For an administration which has developed a reputation for riding herd on reporters trying to spin and suppress any story that might put them in a bad light, campaign-style crisis management is the one thing Team Obama is really good at. Yet, somehow Carney is selling that the CNN story on the localized Phoenix scandal somehow never made it to anyone’s attention until the president and his now former BFF, Shinseki, learned about it from watching TV. Anyone who buys this line has simply not been paying attention.
However, the bigger indictment of Obama’s veterans’ health policy is found when comparing Carney’s deliberate narrowing of the scandal to Phoenix, in light of revelations that there have been at least 26 health centers denying services for thousands of veterans.

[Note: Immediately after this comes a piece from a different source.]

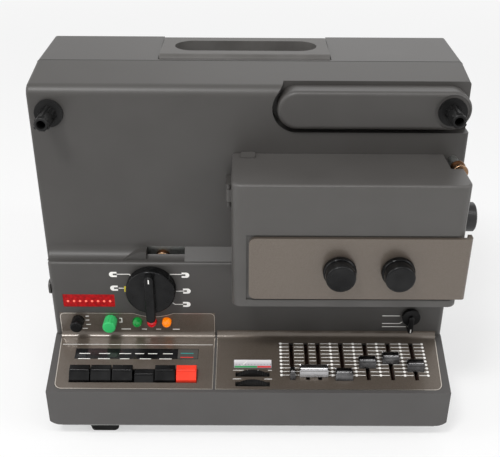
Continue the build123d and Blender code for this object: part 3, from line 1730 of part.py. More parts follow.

When one location engages in conduct, it is isolated. When that same conduct permeates the system across regions, it is policy.
Given that the incoming Obama administration was briefed on the VA waiting-time issues before they ever assumed office, it is reasonable to ask, why they did not take action to fix it?
It is equally reasonable to ask if the answer can be found in Obama’s signature health care reform legislation, for which its proponents, like Paul Krugman, used the VA Health System as the example to debunk concerns about government-run health care.
The harsh truth is that Obama could not politically afford to admit that the VA has been doing to veterans exactly what opponents of ObamaCare, like former Alaska Gov. Sarah Palin (R), charged would happen to the rest of us under his new healthcare law.
If it is proven that Obama administration officials made politically based decisions that led to system-wide death lists for veterans, the question is: What should Congress do about it?